No one is at a more "Chinese time of their life" right now than everyone who, uhh, isn't actually Chinese at all. Let me explain: An absurdist social media meme has people, specifically Westerners, leaning into "being Chinese" in the form of tongue-in-cheek sentiments that accompany tasks like drinking hot water, a common traditional Chinese medicine practice, or eating congee.
"First morning being Chinese," reads the caption on a video of a person making hot lemon water. "This week's grocery haul after recently being diagnosed as Chinese," says the text in front of a spread featuring napa cabbage and oyster sauce. "You've met me at a very Chinese time in my life," claims a video of a guy eating dumplings. Is it all a little stereotypical and weird? Yes, as some people have pointed out. There are ample legitimate reasons to take issue with the trend, as Zeyi Yang and Louise Matsakis explained in Wired.

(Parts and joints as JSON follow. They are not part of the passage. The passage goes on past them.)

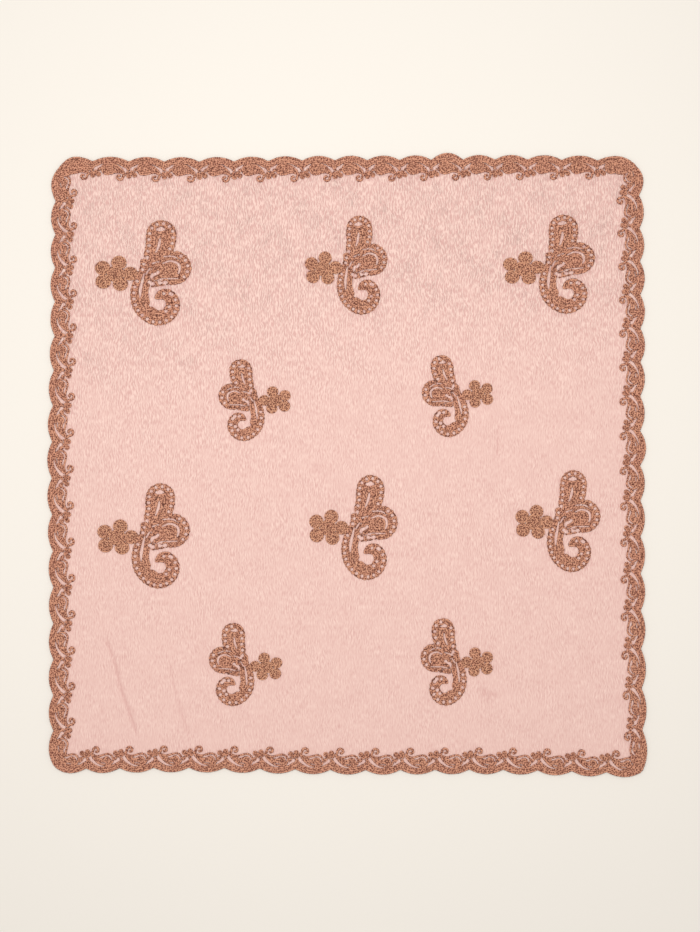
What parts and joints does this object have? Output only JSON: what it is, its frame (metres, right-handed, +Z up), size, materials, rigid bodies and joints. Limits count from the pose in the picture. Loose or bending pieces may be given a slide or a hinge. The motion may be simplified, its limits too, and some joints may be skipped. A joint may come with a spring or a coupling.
{
  "type": "bandana",
  "caption": "Square headscarf of pink crinkle crepe with a scalloped guipure lace edging and lace appliques in flower and scroll form, laid flat face up.",
  "frame": {"origin": "middle of the underside of the flat cloth, on the surface it lies on", "axes": "+X to the right along the edging's bottom side, +Y towards the top edge, +Z up out of the cloth's face"},
  "size_m": [0.5628, 0.5868, 0.0025],
  "materials": {
    "pink_crepe": "matt crinkled crepe",
    "rosewood_lace": "dense corded stitching with a faint thread sheen"
  },
  "bodies": {
    "root": {"crepe_panel": "pink_crepe", "lace_top": "rosewood_lace", "lace_right": "rosewood_lace", "lace_bottom": "rosewood_lace", "lace_left": "rosewood_lace", "applique_top_left": "rosewood_lace", "applique_top_middle": "rosewood_lace", "applique_top_right": "rosewood_lace", "applique_upper_left": "rosewood_lace", "applique_upper_right": "rosewood_lace", "applique_centre_left": "rosewood_lace", "applique_centre": "rosewood_lace", "applique_centre_right": "rosewood_lace", "applique_lower_left": "rosewood_lace", "applique_lower_right": "rosewood_lace"}
  },
  "joints": []
}
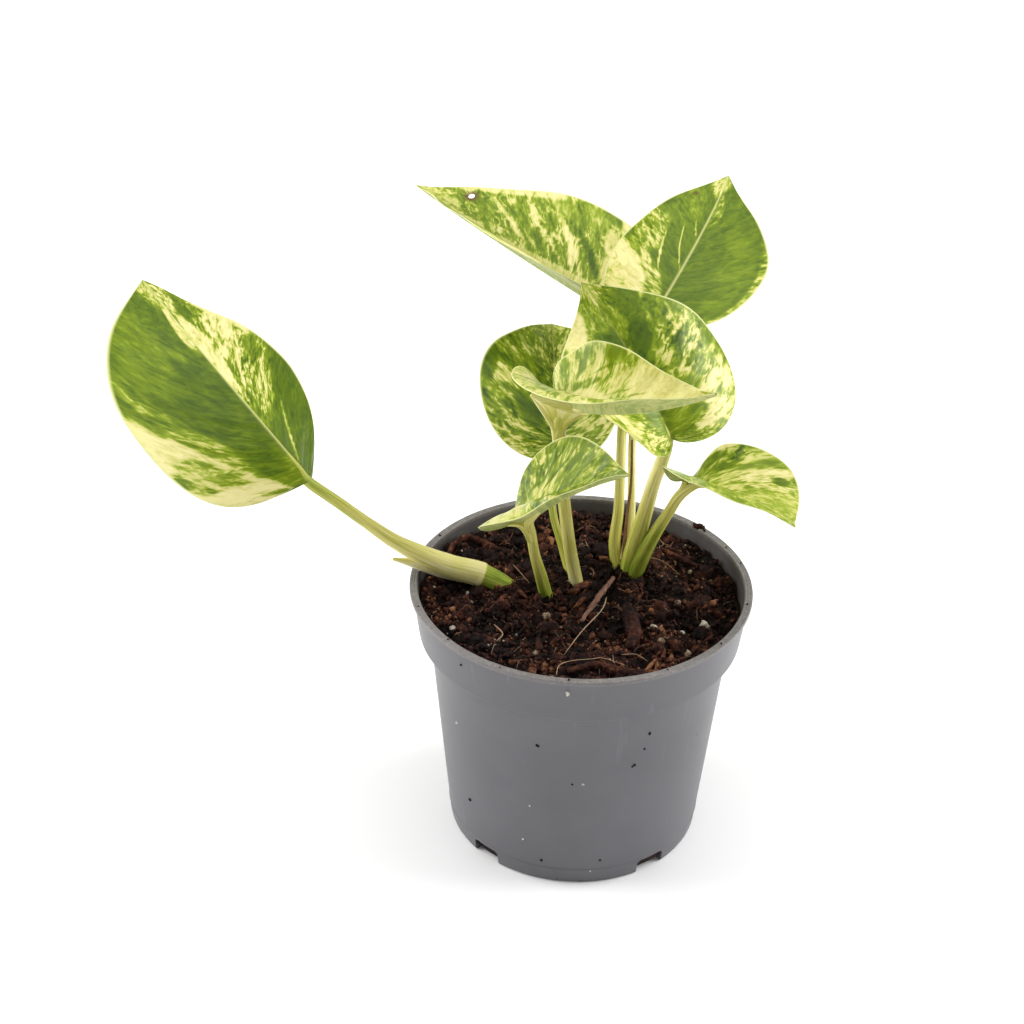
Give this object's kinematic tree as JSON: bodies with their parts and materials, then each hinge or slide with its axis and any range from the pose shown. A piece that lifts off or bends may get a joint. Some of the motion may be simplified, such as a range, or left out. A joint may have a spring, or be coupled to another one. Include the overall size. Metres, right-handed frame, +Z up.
{
  "type": "potted pothos plant",
  "caption": "Young variegated pothos with heart-shaped leaves on slender stalks, growing in a thin tapered nursery pot filled with dark potting mix.",
  "frame": {"origin": "on the pot's axis, on the flat underside that the pot stands on", "axes": "+Z up along the pot's axis, -Y towards the side that the long folded leaf points to"},
  "size_m": [0.2331, 0.2114, 0.2016],
  "materials": {
    "pot_plastic": "satin moulded polypropylene",
    "potting_mix": "damp peat and bark crumbs with perlite",
    "stalk": "smooth waxy skin",
    "leaf": "waxy blade, green marbled with cream",
    "dry_litter": "dry and papery"
  },
  "bodies": {
    "root": {"pot": "pot_plastic", "soil": "potting_mix", "stem_left": "stalk", "stem_front": "stalk", "stem_middle": "stalk", "stem_right": "stalk", "dry_sheath": "dry_litter", "twig": "dry_litter", "leaf_left": "leaf", "leaf_upper_left": "leaf", "leaf_upper_right": "leaf", "leaf_centre": "leaf", "leaf_back": "leaf", "leaf_folded": "leaf", "leaf_front": "leaf", "leaf_right": "leaf"}
  },
  "joints": []
}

But, as Yang and Matsakis concluded, the meme also represents a fascinating turning point: a new, albeit performative, embrace of Chinese culture in the U.S., where China has long been a boogeyman and its culture considered with skepticism. As also explained on the anthropology video channel Anthrodorphins, these memes are both ironic and sincere, underpinned by the real power struggle between the two countries. According to this interpretation, China was once stigmatized, but its recent representations on social media symbolize a level of modernity, efficiency, and functionality that feels lacking to some people in the U.S., and therefore desirable.
This optimism around Chinese culture is mirrored in the kinds of businesses not only expanding across the United States right now but also finding success — especially Chinese food and beverage chains. Luckin Coffee, which has more locations in China than Starbucks and emphasizes a tech-enabled "100% cashier-less environment," started its expansion in the U.S. last year. Hot pot chain Haidilao is committing to new U.S. expansion, and in late December, Mixue, the world's largest fast food chain as of last March, opened in New York City with stunning demand. Of course there was: Everything on the menu costs less than $5.
As the Times reported in December, an oversupply of food and beverage businesses like these in China is leading tea chains Heytea, Chagee, and Naisnow and burger chain Wallace to also enter the U.S. market. These Chinese businesses could reshape the American dining landscape, as they already have in areas with a high density of Chinese students. These expansions come, the Times added, as American brands like Starbucks pull back in China due to all the competition.
Is Americanness a selling point around the world right now? Well, Canadians, for one, will tell you that the answer is a resounding "no." Chineseness, however, has a quickly growing appeal in the U.S.. Bring on the $1 Mixue soft serve.